- _To be done_:
Quote exactly the lines between the line containing "body.data.materials.append(ore_material())" and the line containing "for node in", counting those two lines as part of the range. Leave the rest out.
= = = = =
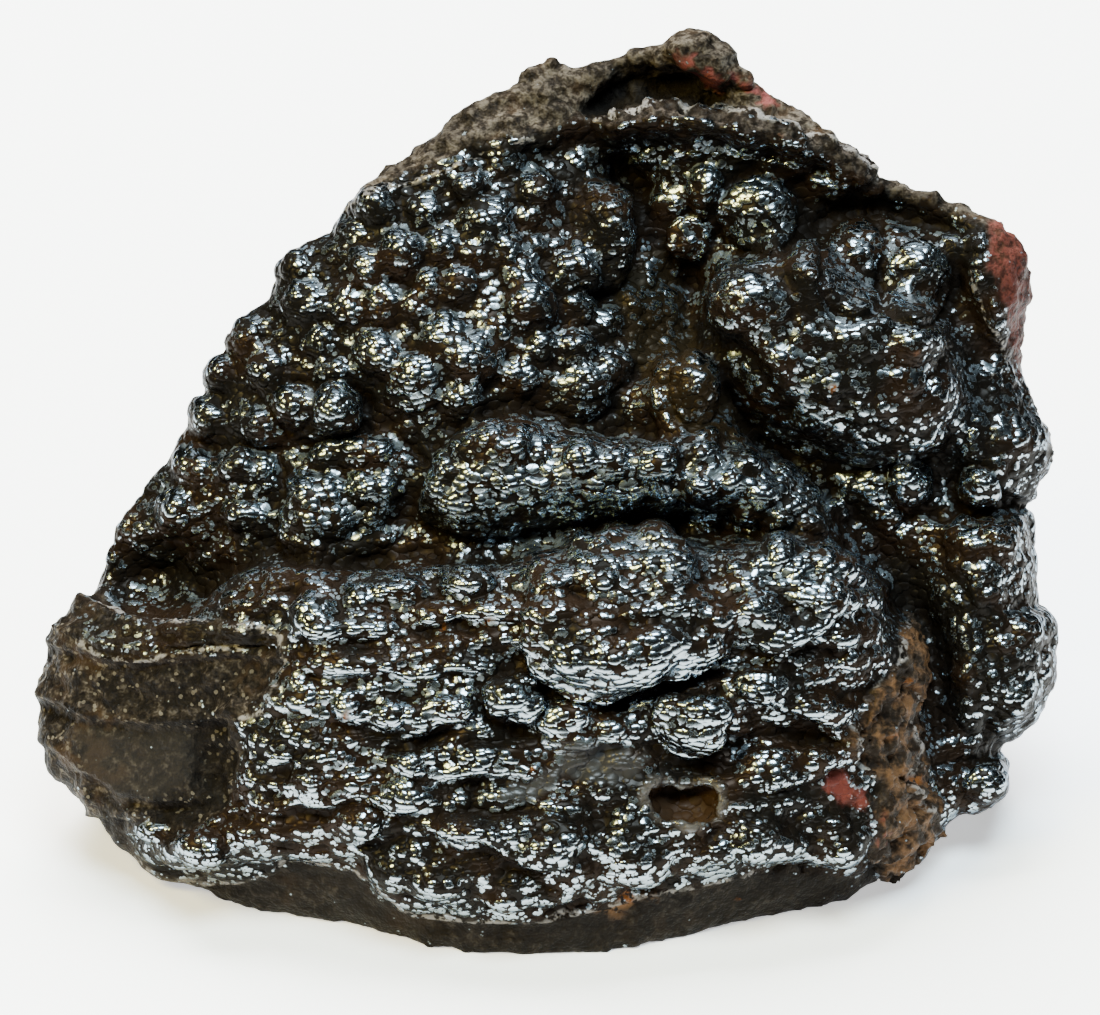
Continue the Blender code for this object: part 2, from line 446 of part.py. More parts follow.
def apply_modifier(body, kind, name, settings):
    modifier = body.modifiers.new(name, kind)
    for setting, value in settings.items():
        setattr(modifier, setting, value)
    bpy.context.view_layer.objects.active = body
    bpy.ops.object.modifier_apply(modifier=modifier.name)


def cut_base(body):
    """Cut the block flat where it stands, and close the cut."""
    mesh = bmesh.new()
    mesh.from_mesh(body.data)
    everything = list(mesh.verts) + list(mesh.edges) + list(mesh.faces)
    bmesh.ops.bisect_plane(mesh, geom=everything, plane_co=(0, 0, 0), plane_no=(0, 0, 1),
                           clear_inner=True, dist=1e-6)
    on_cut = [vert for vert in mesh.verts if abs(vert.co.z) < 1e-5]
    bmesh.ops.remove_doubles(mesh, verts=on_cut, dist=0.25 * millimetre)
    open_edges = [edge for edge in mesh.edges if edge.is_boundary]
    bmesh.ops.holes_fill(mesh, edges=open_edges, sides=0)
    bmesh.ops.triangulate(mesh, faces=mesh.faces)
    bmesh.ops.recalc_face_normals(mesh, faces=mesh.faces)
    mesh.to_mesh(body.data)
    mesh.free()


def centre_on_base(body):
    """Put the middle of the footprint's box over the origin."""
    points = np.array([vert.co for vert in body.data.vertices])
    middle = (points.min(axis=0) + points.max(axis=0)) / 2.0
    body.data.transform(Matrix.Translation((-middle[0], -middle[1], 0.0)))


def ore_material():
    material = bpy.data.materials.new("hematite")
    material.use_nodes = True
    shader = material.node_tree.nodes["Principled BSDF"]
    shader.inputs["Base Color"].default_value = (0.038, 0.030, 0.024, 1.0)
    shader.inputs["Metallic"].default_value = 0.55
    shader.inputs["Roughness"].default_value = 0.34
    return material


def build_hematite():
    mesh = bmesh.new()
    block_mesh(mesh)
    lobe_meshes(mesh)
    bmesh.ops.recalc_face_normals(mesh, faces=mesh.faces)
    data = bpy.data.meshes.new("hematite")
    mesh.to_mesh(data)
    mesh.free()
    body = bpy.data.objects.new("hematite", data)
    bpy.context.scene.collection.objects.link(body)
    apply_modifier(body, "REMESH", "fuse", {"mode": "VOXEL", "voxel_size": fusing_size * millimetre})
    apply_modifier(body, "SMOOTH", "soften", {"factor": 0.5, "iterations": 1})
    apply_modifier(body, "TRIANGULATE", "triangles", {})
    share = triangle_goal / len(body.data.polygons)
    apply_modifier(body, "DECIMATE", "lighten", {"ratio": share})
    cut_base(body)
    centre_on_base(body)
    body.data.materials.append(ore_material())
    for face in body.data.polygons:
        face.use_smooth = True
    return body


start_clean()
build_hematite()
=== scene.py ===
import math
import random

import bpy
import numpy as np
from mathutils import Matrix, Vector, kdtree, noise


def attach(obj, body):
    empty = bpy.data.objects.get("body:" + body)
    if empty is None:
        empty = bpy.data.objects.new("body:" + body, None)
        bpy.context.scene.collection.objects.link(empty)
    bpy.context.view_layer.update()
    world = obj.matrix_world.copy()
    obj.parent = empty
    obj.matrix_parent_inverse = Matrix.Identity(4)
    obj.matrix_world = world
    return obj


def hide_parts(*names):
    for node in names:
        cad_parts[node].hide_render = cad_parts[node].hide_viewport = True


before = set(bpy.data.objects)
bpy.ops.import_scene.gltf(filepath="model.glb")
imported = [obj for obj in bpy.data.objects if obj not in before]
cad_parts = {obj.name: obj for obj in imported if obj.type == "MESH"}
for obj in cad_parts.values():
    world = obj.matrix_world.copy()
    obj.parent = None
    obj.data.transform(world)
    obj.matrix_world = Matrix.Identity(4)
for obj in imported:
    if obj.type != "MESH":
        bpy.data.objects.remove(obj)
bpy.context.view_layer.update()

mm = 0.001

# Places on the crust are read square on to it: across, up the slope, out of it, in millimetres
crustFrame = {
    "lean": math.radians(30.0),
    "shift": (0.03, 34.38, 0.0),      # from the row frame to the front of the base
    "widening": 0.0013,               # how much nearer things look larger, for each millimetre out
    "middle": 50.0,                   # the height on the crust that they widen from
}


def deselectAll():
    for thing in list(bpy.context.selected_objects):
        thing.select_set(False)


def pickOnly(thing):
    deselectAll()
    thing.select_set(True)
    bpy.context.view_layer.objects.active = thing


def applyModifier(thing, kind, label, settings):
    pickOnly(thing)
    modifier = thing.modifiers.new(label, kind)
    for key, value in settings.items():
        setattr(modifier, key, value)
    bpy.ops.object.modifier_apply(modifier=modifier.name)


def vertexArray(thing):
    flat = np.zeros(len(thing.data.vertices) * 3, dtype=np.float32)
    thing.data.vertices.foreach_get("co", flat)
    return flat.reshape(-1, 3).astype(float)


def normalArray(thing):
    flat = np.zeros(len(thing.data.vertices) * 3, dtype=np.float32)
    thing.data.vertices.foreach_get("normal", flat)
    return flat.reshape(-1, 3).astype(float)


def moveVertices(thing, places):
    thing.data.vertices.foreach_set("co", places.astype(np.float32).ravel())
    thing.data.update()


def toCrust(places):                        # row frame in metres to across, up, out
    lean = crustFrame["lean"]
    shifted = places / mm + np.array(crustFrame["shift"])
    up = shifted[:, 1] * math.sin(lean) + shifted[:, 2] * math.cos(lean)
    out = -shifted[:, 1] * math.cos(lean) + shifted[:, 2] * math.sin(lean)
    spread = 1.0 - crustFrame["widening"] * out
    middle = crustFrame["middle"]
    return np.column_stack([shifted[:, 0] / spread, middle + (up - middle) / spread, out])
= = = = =
- _Answer to this problem_:
    body.data.materials.append(ore_material())
    for face in body.data.polygons:
        face.use_smooth = True
    return body


start_clean()
build_hematite()
=== scene.py ===
import math
import random

import bpy
import numpy as np
from mathutils import Matrix, Vector, kdtree, noise


def attach(obj, body):
    empty = bpy.data.objects.get("body:" + body)
    if empty is None:
        empty = bpy.data.objects.new("body:" + body, None)
        bpy.context.scene.collection.objects.link(empty)
    bpy.context.view_layer.update()
    world = obj.matrix_world.copy()
    obj.parent = empty
    obj.matrix_parent_inverse = Matrix.Identity(4)
    obj.matrix_world = world
    return obj


def hide_parts(*names):
    for node in names:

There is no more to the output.